Production ended in 2002 with no replacement, bringing the Supra’s 24-year run to a close. The Celica would survive until 2006, but after that car’s departure Toyota wouldn’t have a single sports car offering until the arrival of the 86 in 2012.
Now, 16 years after the last Supra rolled off the production line, Toyota will finally bring back its six-cylinder hero. Built on a BMW-designed platform (which will also see service underneath the next-gen BMW Z4) and using BMW engines, the next Supra will continue to use a classic front-engined, rear-drive, six-cylinder format.
Past design studies had hinted that the Supra could be revived as a petrol-electric V6 hybrid (a configuration used by the FT-HS concept of 2007), but leaked BMW documents are our strongest hint yet that the reborn Supra will have more conventional powertrains – BMW’s B48 2.0-litre turbo four cylinder in entry-level variants and the B58 3.0-litre turbo inline six in top-dog Supras.

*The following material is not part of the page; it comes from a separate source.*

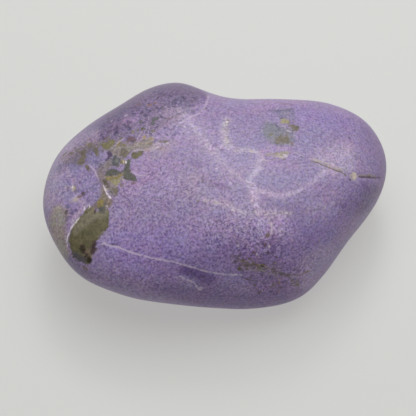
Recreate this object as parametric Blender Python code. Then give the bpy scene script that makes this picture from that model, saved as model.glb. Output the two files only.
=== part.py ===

The availability of a four cylinder option would be a first for the Supra, but could potentially see a return of the Celica name on the entry-level variant – a name which has always been associated with four-cylinder power. With the Toyota 86 already nearing the end of its lifespan, a two-powertrain, two-name strategy for the company’s next sports car platform could make sense
As for styling, the stunning FT-1 concept revealed at the 2014 Detroit motor show is our best hint yet of what to expect, and with racy proportions and plenty of visual throwbacks to the sorely-missed fourth-generation Supra, the next-gen model should at least deliver on the visual front.
We’ll get our first proper look at it at the 2018 Geneva Motor Show, which opens next month on March 6, and a teaser image (below) suggests many of the FT-1’s styling cues will make it to production. The Geneva showpiece will be dressed up as a racing car, but the sheetmetal beneath its stickers and wings will be the real deal. Confirmation of powertrains will hopefully arrive at the same time.